- [SHORT PROBLEM]: Return the listing below word for word.

── SOURCE MATERIAL ──

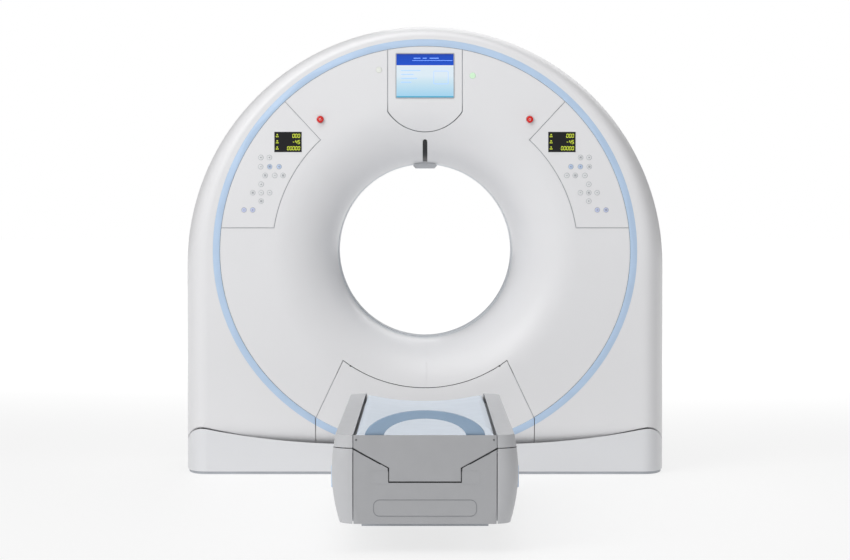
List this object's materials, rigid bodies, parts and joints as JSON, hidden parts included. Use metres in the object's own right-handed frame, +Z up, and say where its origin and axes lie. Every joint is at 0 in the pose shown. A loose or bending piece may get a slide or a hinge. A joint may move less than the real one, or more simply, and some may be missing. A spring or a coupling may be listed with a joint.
{
  "type": "ct scanner",
  "caption": "Tilting CT gantry with a turning scan unit behind its round bore, and a patient couch on a scissor lift whose top slides into the bore.",
  "frame": {"origin": "on the floor right under the isocentre, the middle of the bore on the tilt axis", "axes": "+Y along the bore from the couch to the gantry's rear, +X to the right seen from the couch, +Z up"},
  "size_m": [2.1006, 3.62, 1.958],
  "materials": {
    "gantry_white": "satin moulded cover",
    "couch_grey": "satin moulded cover",
    "sky_blue": "satin",
    "handle_blue": "satin",
    "liner": "smooth",
    "window_film": "translucent film",
    "black_window": "black acrylic",
    "screen": "lit display",
    "keycap": "membrane keys",
    "stop_red": "moulded",
    "lamp": "lamp lens",
    "sensor_grey": "moulded",
    "frame_paint": "painted steel",
    "steel": "machined steel",
    "aluminium": "machined aluminium",
    "motor_paint": "painted",
    "belt_rubber": "flat belt",
    "skirt_grey": "painted sheet",
    "carbon": "carbon fibre laminate",
    "mat_blue": "soft vinyl",
    "tube_lead": "lead-lined housing",
    "electronics": "module housing",
    "slip_copper": "contact tracks",
    "fan_black": "moulded"
  },
  "bodies": {
    "floor_structure": {"base_cover": "gantry_white", "gantry_base_frame": "frame_paint", "tilt_bearings": "steel", "tilt_drive": "motor_paint", "floor_duct": "frame_paint", "couch_base": "frame_paint", "couch_lower_cover": "couch_grey", "couch_lower_end_panel": "couch_grey", "lift_motor": "motor_paint"},
    "tilting_gantry": {"front_shell": "gantry_white", "lower_panel": "gantry_white", "ring_trim": "sky_blue", "front_cover": "gantry_white", "control_panels": "gantry_white", "monitor_panel": "gantry_white", "laser_window": "black_window", "rear_cover": "gantry_white", "rear_shell": "gantry_white", "cover_frame": "frame_paint", "led_windows": "black_window", "display_screen": "screen", "keys": "keycap", "stop_bezels": "gantry_white", "status_lamps": "lamp", "funnel_strip": "sky_blue", "patient_sensor": "sensor_grey", "bore_liners": "liner", "scan_window": "window_film", "tilt_frame": "frame_paint", "bearing_outer_race": "steel", "rotor_motor": "motor_paint", "drive_belt": "belt_rubber", "cooling_fans": "fan_black"},
    "scan_rotor": {"rotor_drum": "aluminium", "bearing_inner_race": "steel", "slip_ring": "slip_copper", "xray_tube": "tube_lead", "collimator": "aluminium", "detector_array": "electronics", "high_voltage_generator": "electronics", "heat_exchanger": "aluminium", "rotor_computer": "electronics"},
    "motor_pulley": {"drive_pulley": "steel"},
    "stop_button_left": {"emergency_stop_left": "stop_red"},
    "stop_button_right": {"emergency_stop_right": "stop_red"},
    "scissor_arm_a": {"lift_arm_a": "frame_paint"},
    "scissor_arm_b": {"lift_arm_b": "frame_paint"},
    "screw_nut": {"lift_nut": "steel"},
    "screw": {"lift_screw": "steel"},
    "couch_upper": {"couch_top_frame": "frame_paint", "couch_upper_cover": "couch_grey", "couch_upper_end_panel": "couch_grey", "skirt_inner": "skirt_grey", "table_drive": "motor_paint"},
    "sleeve_outer": {"skirt_outer": "skirt_grey"},
    "sleeve_middle": {"skirt_middle": "skirt_grey"},
    "table": {"tabletop": "carbon", "mat": "mat_blue", "table_rails": "aluminium", "end_handle": "handle_blue"}
  },
  "joints": [
    {"name": "gantry_tilt", "type": "hinge", "parent": "floor_structure", "child": "tilting_gantry", "pos_m": [0, 0, 0.97], "axis": [1, 0, 0], "range_deg": [-25, 25]},
    {"name": "rotor_spin", "type": "hinge", "parent": "tilting_gantry", "child": "scan_rotor", "pos_m": [0, 0, 0.97], "axis": [0, 1, 0], "continuous": true},
    {"name": "pulley_spin", "type": "hinge", "parent": "tilting_gantry", "child": "motor_pulley", "pos_m": [0.63316, 0, 1.5401], "axis": [0, 1, 0], "continuous": true},
    {"name": "stop_left_press", "type": "slide", "parent": "tilting_gantry", "child": "stop_button_left", "axis": [0, 1, 0], "range_m": [0, 0.004], "stiffness_N_per_m": 600},
    {"name": "stop_right_press", "type": "slide", "parent": "tilting_gantry", "child": "stop_button_right", "axis": [0, 1, 0], "range_m": [0, 0.004], "stiffness_N_per_m": 600},
    {"name": "couch_lift", "type": "hinge", "parent": "floor_structure", "child": "scissor_arm_a", "pos_m": [0, -1.3, 0.11], "axis": [-1, 0, 0], "range_deg": [0, 37.52]},
    {"name": "scissor_cross", "type": "hinge", "parent": "scissor_arm_a", "child": "scissor_arm_b", "pos_m": [0, -1.79298, 0.1935], "axis": [1, 0, 0], "range_deg": [0, 75.06]},
    {"name": "couch_level", "type": "hinge", "parent": "scissor_arm_b", "child": "couch_upper", "pos_m": [0, -1.3, 0.277], "axis": [-1, 0, 0], "range_deg": [0, 37.53]},
    {"name": "nut_level", "type": "hinge", "parent": "scissor_arm_b", "child": "screw_nut", "pos_m": [0, -2.28596, 0.11], "axis": [-1, 0, 0], "range_deg": [0, 37.53]},
    {"name": "screw_spin", "type": "hinge", "parent": "floor_structure", "child": "screw", "pos_m": [0, -2.28596, 0.062], "axis": [0, 1, 0], "range_deg": [0, 5505.93]},
    {"name": "outer_sleeve_rise", "type": "slide", "parent": "floor_structure", "child": "sleeve_outer", "axis": [0, 0, 1], "range_m": [0, 0.18877]},
    {"name": "middle_sleeve_rise", "type": "slide", "parent": "floor_structure", "child": "sleeve_middle", "axis": [0, 0, 1], "range_m": [0, 0.37743]},
    {"name": "table_travel", "type": "slide", "parent": "couch_upper", "child": "table", "axis": [0, 1, 0], "range_m": [0, 1.6001]}
  ],
  "couplings": [
    {"joint": "pulley_spin", "follows": "rotor_spin", "ratio": 14.02},
    {"joint": "scissor_cross", "follows": "couch_lift", "ratio": 2},
    {"joint": "couch_level", "follows": "couch_lift", "ratio": 1},
    {"joint": "nut_level", "follows": "couch_lift", "ratio": 1},
    {"joint": "screw_spin", "follows": "couch_lift", "ratio": 146.7},
    {"joint": "outer_sleeve_rise", "follows": "couch_lift", "m_per_rad": 0.28807},
    {"joint": "middle_sleeve_rise", "follows": "couch_lift", "m_per_rad": 0.57614},
    {"joint": "table_travel", "follows": "couch_lift", "m_per_rad": 2.443}
  ]
}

───

- [RESPONSE TO THE TASK]:
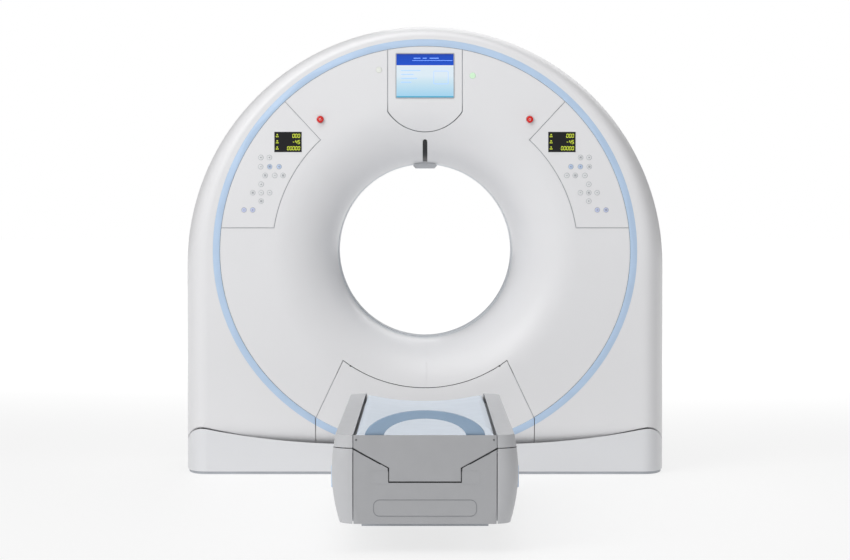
List this object's materials, rigid bodies, parts and joints as JSON, hidden parts included. Use metres in the object's own right-handed frame, +Z up, and say where its origin and axes lie. Every joint is at 0 in the pose shown. A loose or bending piece may get a slide or a hinge. A joint may move less than the real one, or more simply, and some may be missing. A spring or a coupling may be listed with a joint.
{
  "type": "ct scanner",
  "caption": "Tilting CT gantry with a turning scan unit behind its round bore, and a patient couch on a scissor lift whose top slides into the bore.",
  "frame": {"origin": "on the floor right under the isocentre, the middle of the bore on the tilt axis", "axes": "+Y along the bore from the couch to the gantry's rear, +X to the right seen from the couch, +Z up"},
  "size_m": [2.1006, 3.62, 1.958],
  "materials": {
    "gantry_white": "satin moulded cover",
    "couch_grey": "satin moulded cover",
    "sky_blue": "satin",
    "handle_blue": "satin",
    "liner": "smooth",
    "window_film": "translucent film",
    "black_window": "black acrylic",
    "screen": "lit display",
    "keycap": "membrane keys",
    "stop_red": "moulded",
    "lamp": "lamp lens",
    "sensor_grey": "moulded",
    "frame_paint": "painted steel",
    "steel": "machined steel",
    "aluminium": "machined aluminium",
    "motor_paint": "painted",
    "belt_rubber": "flat belt",
    "skirt_grey": "painted sheet",
    "carbon": "carbon fibre laminate",
    "mat_blue": "soft vinyl",
    "tube_lead": "lead-lined housing",
    "electronics": "module housing",
    "slip_copper": "contact tracks",
    "fan_black": "moulded"
  },
  "bodies": {
    "floor_structure": {"base_cover": "gantry_white", "gantry_base_frame": "frame_paint", "tilt_bearings": "steel", "tilt_drive": "motor_paint", "floor_duct": "frame_paint", "couch_base": "frame_paint", "couch_lower_cover": "couch_grey", "couch_lower_end_panel": "couch_grey", "lift_motor": "motor_paint"},
    "tilting_gantry": {"front_shell": "gantry_white", "lower_panel": "gantry_white", "ring_trim": "sky_blue", "front_cover": "gantry_white", "control_panels": "gantry_white", "monitor_panel": "gantry_white", "laser_window": "black_window", "rear_cover": "gantry_white", "rear_shell": "gantry_white", "cover_frame": "frame_paint", "led_windows": "black_window", "display_screen": "screen", "keys": "keycap", "stop_bezels": "gantry_white", "status_lamps": "lamp", "funnel_strip": "sky_blue", "patient_sensor": "sensor_grey", "bore_liners": "liner", "scan_window": "window_film", "tilt_frame": "frame_paint", "bearing_outer_race": "steel", "rotor_motor": "motor_paint", "drive_belt": "belt_rubber", "cooling_fans": "fan_black"},
    "scan_rotor": {"rotor_drum": "aluminium", "bearing_inner_race": "steel", "slip_ring": "slip_copper", "xray_tube": "tube_lead", "collimator": "aluminium", "detector_array": "electronics", "high_voltage_generator": "electronics", "heat_exchanger": "aluminium", "rotor_computer": "electronics"},
    "motor_pulley": {"drive_pulley": "steel"},
    "stop_button_left": {"emergency_stop_left": "stop_red"},
    "stop_button_right": {"emergency_stop_right": "stop_red"},
    "scissor_arm_a": {"lift_arm_a": "frame_paint"},
    "scissor_arm_b": {"lift_arm_b": "frame_paint"},
    "screw_nut": {"lift_nut": "steel"},
    "screw": {"lift_screw": "steel"},
    "couch_upper": {"couch_top_frame": "frame_paint", "couch_upper_cover": "couch_grey", "couch_upper_end_panel": "couch_grey", "skirt_inner": "skirt_grey", "table_drive": "motor_paint"},
    "sleeve_outer": {"skirt_outer": "skirt_grey"},
    "sleeve_middle": {"skirt_middle": "skirt_grey"},
    "table": {"tabletop": "carbon", "mat": "mat_blue", "table_rails": "aluminium", "end_handle": "handle_blue"}
  },
  "joints": [
    {"name": "gantry_tilt", "type": "hinge", "parent": "floor_structure", "child": "tilting_gantry", "pos_m": [0, 0, 0.97], "axis": [1, 0, 0], "range_deg": [-25, 25]},
    {"name": "rotor_spin", "type": "hinge", "parent": "tilting_gantry", "child": "scan_rotor", "pos_m": [0, 0, 0.97], "axis": [0, 1, 0], "continuous": true},
    {"name": "pulley_spin", "type": "hinge", "parent": "tilting_gantry", "child": "motor_pulley", "pos_m": [0.63316, 0, 1.5401], "axis": [0, 1, 0], "continuous": true},
    {"name": "stop_left_press", "type": "slide", "parent": "tilting_gantry", "child": "stop_button_left", "axis": [0, 1, 0], "range_m": [0, 0.004], "stiffness_N_per_m": 600},
    {"name": "stop_right_press", "type": "slide", "parent": "tilting_gantry", "child": "stop_button_right", "axis": [0, 1, 0], "range_m": [0, 0.004], "stiffness_N_per_m": 600},
    {"name": "couch_lift", "type": "hinge", "parent": "floor_structure", "child": "scissor_arm_a", "pos_m": [0, -1.3, 0.11], "axis": [-1, 0, 0], "range_deg": [0, 37.52]},
    {"name": "scissor_cross", "type": "hinge", "parent": "scissor_arm_a", "child": "scissor_arm_b", "pos_m": [0, -1.79298, 0.1935], "axis": [1, 0, 0], "range_deg": [0, 75.06]},
    {"name": "couch_level", "type": "hinge", "parent": "scissor_arm_b", "child": "couch_upper", "pos_m": [0, -1.3, 0.277], "axis": [-1, 0, 0], "range_deg": [0, 37.53]},
    {"name": "nut_level", "type": "hinge", "parent": "scissor_arm_b", "child": "screw_nut", "pos_m": [0, -2.28596, 0.11], "axis": [-1, 0, 0], "range_deg": [0, 37.53]},
    {"name": "screw_spin", "type": "hinge", "parent": "floor_structure", "child": "screw", "pos_m": [0, -2.28596, 0.062], "axis": [0, 1, 0], "range_deg": [0, 5505.93]},
    {"name": "outer_sleeve_rise", "type": "slide", "parent": "floor_structure", "child": "sleeve_outer", "axis": [0, 0, 1], "range_m": [0, 0.18877]},
    {"name": "middle_sleeve_rise", "type": "slide", "parent": "floor_structure", "child": "sleeve_middle", "axis": [0, 0, 1], "range_m": [0, 0.37743]},
    {"name": "table_travel", "type": "slide", "parent": "couch_upper", "child": "table", "axis": [0, 1, 0], "range_m": [0, 1.6001]}
  ],
  "couplings": [
    {"joint": "pulley_spin", "follows": "rotor_spin", "ratio": 14.02},
    {"joint": "scissor_cross", "follows": "couch_lift", "ratio": 2},
    {"joint": "couch_level", "follows": "couch_lift", "ratio": 1},
    {"joint": "nut_level", "follows": "couch_lift", "ratio": 1},
    {"joint": "screw_spin", "follows": "couch_lift", "ratio": 146.7},
    {"joint": "outer_sleeve_rise", "follows": "couch_lift", "m_per_rad": 0.28807},
    {"joint": "middle_sleeve_rise", "follows": "couch_lift", "m_per_rad": 0.57614},
    {"joint": "table_travel", "follows": "couch_lift", "m_per_rad": 2.443}
  ]
}